Straight from Matthew 28:18–20, plus the supporting passages in Luke, Mark, and Acts:
1. Go
Not passively waiting… intentional movement toward people inside, and outside, your culture.
2. Make disciples
Not converts, not followers of a brand… whole-life apprentices of Jesus.
3. Of all nations
Ethnē (ἔθνη) “nations” = people groups, cultures, ethnicities.
A mission that crosses boundaries and borders.
4. Baptize them
Public identification with Christ and entrance into the life of the Church.
5. Teach them to obey everything Jesus commanded
Discipleship isn’t just information transfer… it’s transformation.
6. Go with Jesus’ authority and presence
He gives the mandate (“All authority in heaven and on earth is given to Me…”)
Plus the guarantee (“I am with you always…”).
This is why the Church treats the Great Commission as the backbone of its mission:
Jesus authorizes the work, defines the work, and stays with His people as they do the work.

What is a disciple?
A disciple is a lifelong apprentice of Jesus.
Someone who shapes their whole life around knowing Him, following Him, and becoming like Him.
In Scripture, disciples aren’t spectators or casual believers.
They are people who:
- Follow Jesus (Mark 1:17)
- Learn from Jesus (Matthew 11:29)
- Obey Jesus (John 14:15)
- Imitate Jesus (1 John 2:6)
- Help others follow Him (Matthew 28:19–20)
In short:
Disciples follow Jesus and help others follow Jesus.
What are disciples supposed to do?
1. Take Jesus’ teachings seriously
Jesus didn’t call people to admire Him, He called them to obey Him.
“Teach them to obey everything I have commanded.” — Matthew 28:20
A disciple builds their life on Scripture; its ethics, worldview, and way of life.
2. Live transformed, not just informed
Real discipleship produces:
• New character (Galatians 5:22–23)
• New priorities (Matthew 6:33)
• New patterns (Romans 12:2)
This isn’t self-help. It’s Spirit-led formation.
3. Participate in the mission of Jesus
Every disciple is called into the mission—not just pastors.
• Share the gospel (2 Cor. 5:20)
• Serve others (Mark 10:45)
• Make more disciples (Matthew 28:19)
The early church grew because everybody lived like a missionary.
4. Practice community
Discipleship was never meant to be solo.
The NT describes the church as:
• A body (1 Cor. 12)
• A family (Gal. 6:10)
• A household (Eph. 2:19)
Real disciples walk with other disciples—encouraging, challenging, correcting, restoring.

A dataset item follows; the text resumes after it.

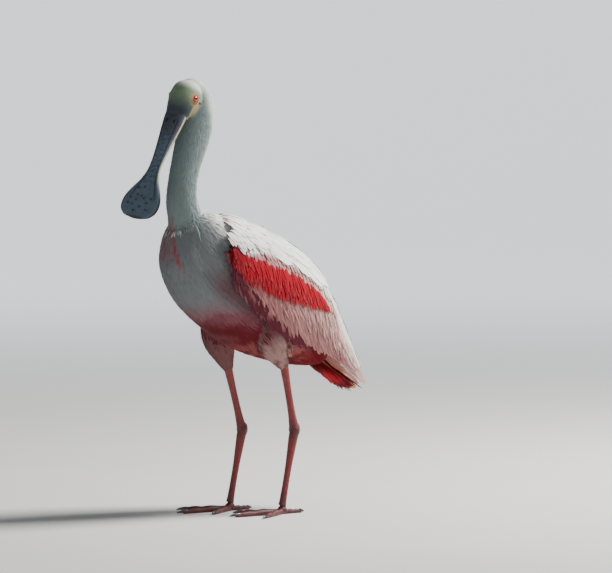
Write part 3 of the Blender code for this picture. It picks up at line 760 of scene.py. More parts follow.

5. Carry the cross (Luke 9:23)
Disciples embrace:
• Sacrifice
• Repentance
• Holiness
• Endurance
• Suffering for righteousness, when necessary.
Not because it earns salvation, but because it shapes us into Christ’s likeness.

How do you actually make disciples?
This is where a lot of ministries overcomplicate things.
Jesus gave a pattern that works anywhere:
1. Build relationships intentionally
Jesus didn’t disciple crowds. He discipled people.
Start with a small circle:
~ 1-on-1
~ 2–3 people groups
~ Small Bible groups
~ Online discipleship groups
Discipleship grows best in relational soil.
2. Teach Scripture clearly and consistently
Not just random verses, the whole counsel of God (Acts 20:27).
Walk people through:
– What the text says
– What the text means
– How to apply it
– How to live it
People don’t grow by entertainment—they grow by truth.
3. Model the lifestyle
People imitate what you live, not just what you teach.
Paul said, “Imitate me as I imitate Christ.”
We disciple in two ways:
1. By example
2. By instruction
If your life isn’t reproducible, your discipleship won’t be either.
4. Give practical steps and accountability
Every disciple needs:
1. Clear next steps
2. Follow-up
3. Someone who notices if they drift
4. Someone who calls them higher
5. Someone who reminds them who they are in Christ
Discipleship without accountability is just conversation.
5. Teach them to disciple others
You don’t have a disciple when they grow… You have a disciple when they multiply.
This is Paul → Timothy → faithful men → others (2 Tim. 2:2).
This is how movements happen.
What does a mature disciple look like?
Not perfect, but growing
1. Conviction (knows what Scripture teaches)
2. Character (looks like Christ)
3. Competence (can explain, teach, and share the gospel)
4. Compassion (loves people the way Jesus does)
5. Commitment (faithful, steady, dependable)
This is the kind of training that builds churches, ministries, and generational spiritual legacy.